Kosciusko native James Meredith, a student at Jackson State, applied for admission to Ole Miss in early 1962. Although his act to desegregate Ole Miss was a personal one and not a movement priority, the NAACP Legal Defense Fund countered efforts by Mississippi officials to deny him admission, and on September 13 the Fifth Circuit Court of Appeals demanded his immediate enrollment. Governor Ross Barnett responded with racist rhetoric on television, pledging that "No school will be integrated in Mississippi while I am your governor." His stance met with almost unanimous approval from
elected officials. On Saturday, September 29, 1962, during halftime at an Ole Miss football game in Jackson, he inflamed the all-white crowd with more rhetoric. Barnett was meanwhile in secret negotiation with President John Kennedy and Attorney General Robert Kennedy about the handling of Meredith's admission.

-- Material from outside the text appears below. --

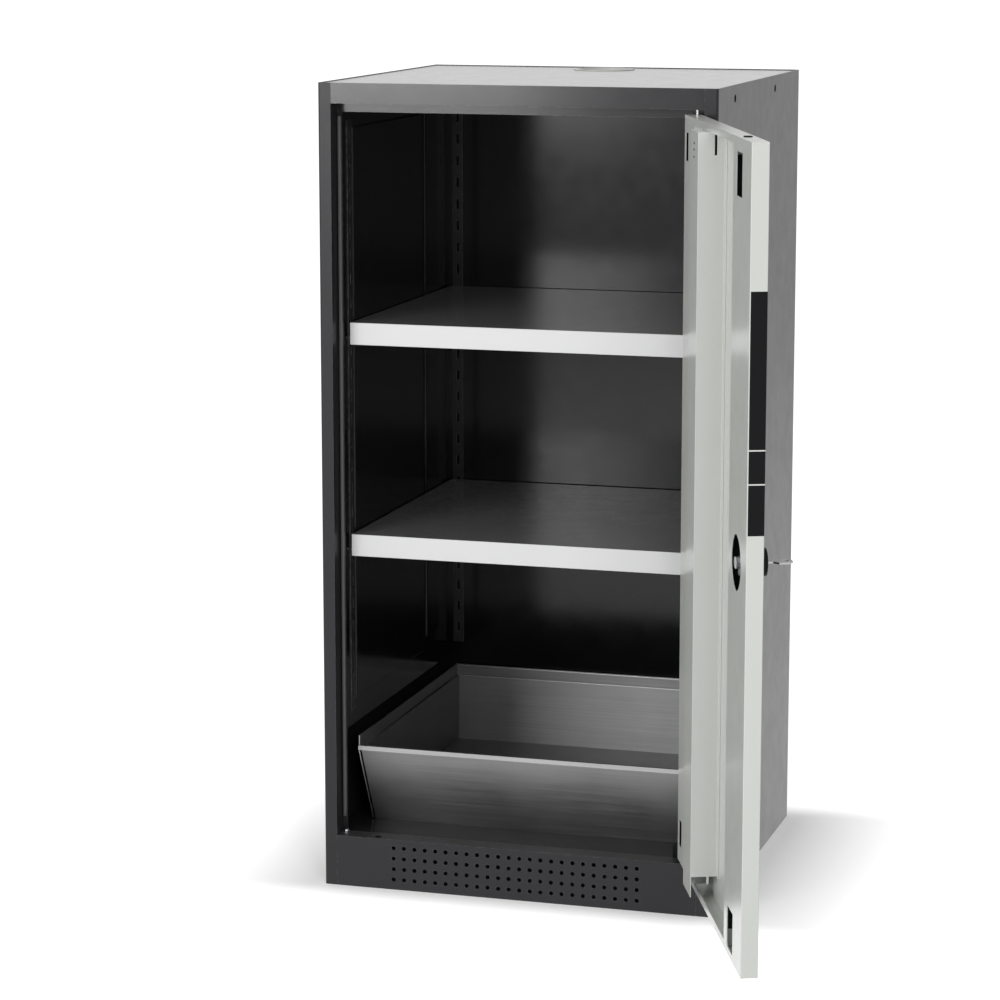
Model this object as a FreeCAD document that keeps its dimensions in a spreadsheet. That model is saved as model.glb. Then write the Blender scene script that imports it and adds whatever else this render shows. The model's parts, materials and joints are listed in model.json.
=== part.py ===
"""Chemical storage cabinet with one inset door, two shelves and a sump tray.

Frame: +X to the right seen from the front, +Y to the back, +Z up.  The origin is
on the floor, at the middle of the cabinet's footprint.  All sizes are millimetres.
"""
import FreeCAD, Part
import os
import re

import Sketcher
from FreeCAD import Placement, Rotation, Vector

doc = FreeCAD.newDocument("chemical_storage_cabinet")
sheet = doc.addObject("Spreadsheet::Sheet", "sizes")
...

On Sunday, September 30, with Meredith under heavy guard in a dormitory, riots ensued, with
crowds throwing bricks, bottles, and Molotov cocktails at a federal force assembled at the Lyceum
Ole Miss professors Jim Silver and Evans Harrington and the Reverend Duncan Gray tried to calm
students, while armed outsiders took over the campus. Army troops were ordered in from Memphis;
by dawn, 23,000 soldiers had restored order, but two men lay dead—a French reporter and an Oxford
bystander—and 160 marshals were injured, 28 by gunfire. The University suffered in the aftermath;
morale was down, and at least 37 professors resigned in protest.
James Meredith enrolled successfully on October 1, attended classes under great pressures, and graduated
in 1963. In 2002 Meredith's son Joseph received a doctorate from the University of Mississippi.